影響:満期まで保有する場合、償還時には額面金額が支払われるため市場価格の変動は直接的な損失にはなりませんが、途中で売却する場合には損失が発生する可能性があります。
信用リスク
リスクの内容:債券発行者が元本や利息の支払いを履行できないリスクです。米国債は米国政府が発行するため信用リスクは極めて低いとされていますが、絶対的なリスクがないわけではありません。
影響:信用リスクが現実化することはほとんどないと考えられますが、最悪の場合、元本の返済が滞る可能性があります。
流動性リスク
リスクの内容:市場で債券を売却する際に、希望する価格で売却できないリスクです。
影響:満期まで保有する前提では、流動性リスクは低くなりますが、急な資金需要が生じた場合には売却時に損失を被る可能性があります。
再投資リスク
リスクの内容:債券から得られる利息を再投資する際に、市場金利が低下していると再投資の利回りが低くなるリスクです。

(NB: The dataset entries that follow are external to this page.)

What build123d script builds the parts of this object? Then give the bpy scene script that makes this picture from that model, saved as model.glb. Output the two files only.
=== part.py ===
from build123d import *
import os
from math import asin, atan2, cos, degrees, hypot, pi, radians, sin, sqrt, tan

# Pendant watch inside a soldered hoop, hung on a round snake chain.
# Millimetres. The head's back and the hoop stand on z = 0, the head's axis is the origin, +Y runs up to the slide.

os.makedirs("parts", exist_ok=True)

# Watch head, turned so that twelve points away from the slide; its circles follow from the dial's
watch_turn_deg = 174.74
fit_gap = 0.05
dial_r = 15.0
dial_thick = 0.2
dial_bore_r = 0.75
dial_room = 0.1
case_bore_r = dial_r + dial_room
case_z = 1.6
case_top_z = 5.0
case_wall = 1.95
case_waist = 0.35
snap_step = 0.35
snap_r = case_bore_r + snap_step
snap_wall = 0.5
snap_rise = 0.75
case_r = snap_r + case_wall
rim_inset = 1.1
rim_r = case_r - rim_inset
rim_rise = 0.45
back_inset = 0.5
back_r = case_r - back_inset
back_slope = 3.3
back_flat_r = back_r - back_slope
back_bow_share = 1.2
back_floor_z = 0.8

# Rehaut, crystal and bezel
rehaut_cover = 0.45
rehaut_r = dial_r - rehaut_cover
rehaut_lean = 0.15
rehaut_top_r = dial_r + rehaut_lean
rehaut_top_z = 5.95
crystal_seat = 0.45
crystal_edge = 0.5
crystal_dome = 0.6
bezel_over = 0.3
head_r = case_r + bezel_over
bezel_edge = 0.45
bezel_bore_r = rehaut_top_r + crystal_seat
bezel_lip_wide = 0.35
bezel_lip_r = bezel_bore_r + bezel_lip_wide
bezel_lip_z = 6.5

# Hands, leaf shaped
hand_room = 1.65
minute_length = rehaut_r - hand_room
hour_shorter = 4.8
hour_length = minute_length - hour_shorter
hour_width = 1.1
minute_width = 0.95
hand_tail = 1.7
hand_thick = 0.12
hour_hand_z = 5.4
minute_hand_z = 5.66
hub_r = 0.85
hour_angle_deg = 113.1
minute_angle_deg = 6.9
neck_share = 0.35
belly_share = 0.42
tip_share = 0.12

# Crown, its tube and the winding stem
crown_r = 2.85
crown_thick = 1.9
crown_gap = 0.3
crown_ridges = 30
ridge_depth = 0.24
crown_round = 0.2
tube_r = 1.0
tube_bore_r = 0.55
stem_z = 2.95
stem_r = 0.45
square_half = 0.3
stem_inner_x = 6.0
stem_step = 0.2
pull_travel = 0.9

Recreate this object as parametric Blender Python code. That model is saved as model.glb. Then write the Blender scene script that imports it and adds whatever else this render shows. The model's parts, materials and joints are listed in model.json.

影響:通常の米国債の場合、定期的に支払われる利息を再投資する際に、再投資の利回りが低くなる可能性があります。ゼロクーポン債では利息の再投資がなりため、リスクは存在しません。
インフレーションリスク
リスクの内容:インフレーションが進行すると、債券で得られる固定的な利息や元本の実質的な価値が目減りするリスクです。
影響:インフレーションが高進すると、受け取る元本や利息の実質的な購買力が低下します。長期の債券保有では特にこのリスクが大きくなります。
まとめ
長期間での米国債投資において、為替リスクや初期投資額を考慮すると、ゼロクーポン債の方が有利な場合があります。特に円安が進むと予測されるシナリオでは、ゼロクーポン債の方が大きな利益をもたらします。一方、円高シナリオでは、ゼロクーポン債でも利益が得られる可能性が高く、通常債よりもリスクが低いことが分かります。しかし、為替リスク以外にも金利リスク、信用リスク、流動性リスク、再投資リスク、インフレーションリスクといったリスクが存在するため、投資判断にはこれらを総合的に考慮することが重要です。